Fishrot whistleblower rubbishes Samherji's loss-making claims
12 August 2020 | Crime
Whistleblower Johannes Stefansson, who formerly headed Icelandic seafood giant Samherji’s Namibian business interests, has cast doubt on claims by his former employer that its Namibian fishing operations, now at the centre of the Fishrot bribery saga, had made losses over the years.
Samherji recently released a statement saying that it had not been able to turn a profit while it operated in Namibia.
According to Samherji, the company made a loss of 950 000 000 Icelandic krone (N$123 million) in Namibia.
“The net loss for the period, adding depreciation, finance costs, income tax etc. amounted to 950 million Icelandic krone. Samherji believes that this shows that one of the most serious allegations made against the company, about exploitation in Namibia, is not rooted in facts,” Samherji said.
Stefansson disputed this, saying that Samherji was concealing information related to its financial statements.
“When other fishing companies in Namibia in the horse mackerel industry made big profits from 2012 to 2018, Samherji made a loss according to themselves,” Stefansson said.
“They say they made loss in the operation in Namibia from 2012 to 2018 of N$121 million, they are basically proving the point as all the profits were shifted out illegally and Samherji made huge profits from the Namibian operation outside of Namibia from its subsidiaries in Poland, the United Kingdom, Cyprus and Mauritius. This they did to avoid taxes in Namibia as we have said and is money laundering, tax evasion and fraud,” Stefansson said.

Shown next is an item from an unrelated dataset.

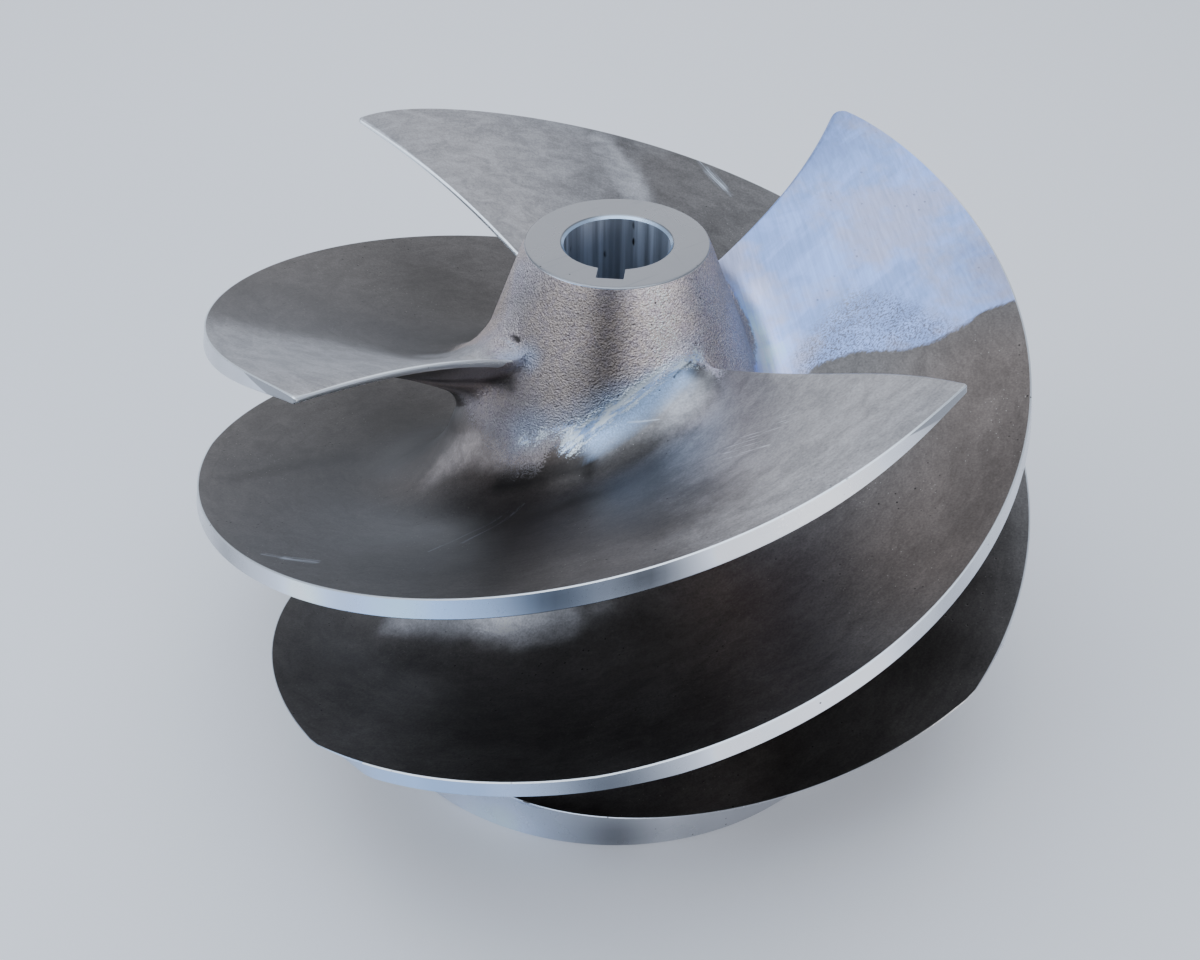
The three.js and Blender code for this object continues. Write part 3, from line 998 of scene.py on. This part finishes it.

“They give misleading information by taking different cost items and making them as one ... which makes no sense and they don’t show any documents, just throw some numbers out and some media,” he said.
“For sure there are big numbers missing in their turnover from 2012 to 2018,” he added.
Samherji’s CEO, Björgólfur Jóhannsson, said claims that the company’s operations in Namibia were profitable were misleading.
“The results show that the allegations that Samherji walked away from Namibia with large profits are grossly misleading. Serious accusations about exploitation in Namibia deeply affected our management,” he said.
According to Johannsson, the most significant part of operating expenses during the period were salaries, payments to Namibian partners and quota fees to the Namibian government.
Payments to joint ventures owned by Namibians, the Namibian government and other quota holders were 29.3% of total revenues, and these payments amounted to a total of 12 billion Icelandic krone, he said.
According to him, quota fees and salaries during the period were 51% of the company’s domestic operating expenses. The most substantial part of operating costs outside Namibia was salaries paid to crew members, fuel, and charter and maintenance fees for vessels.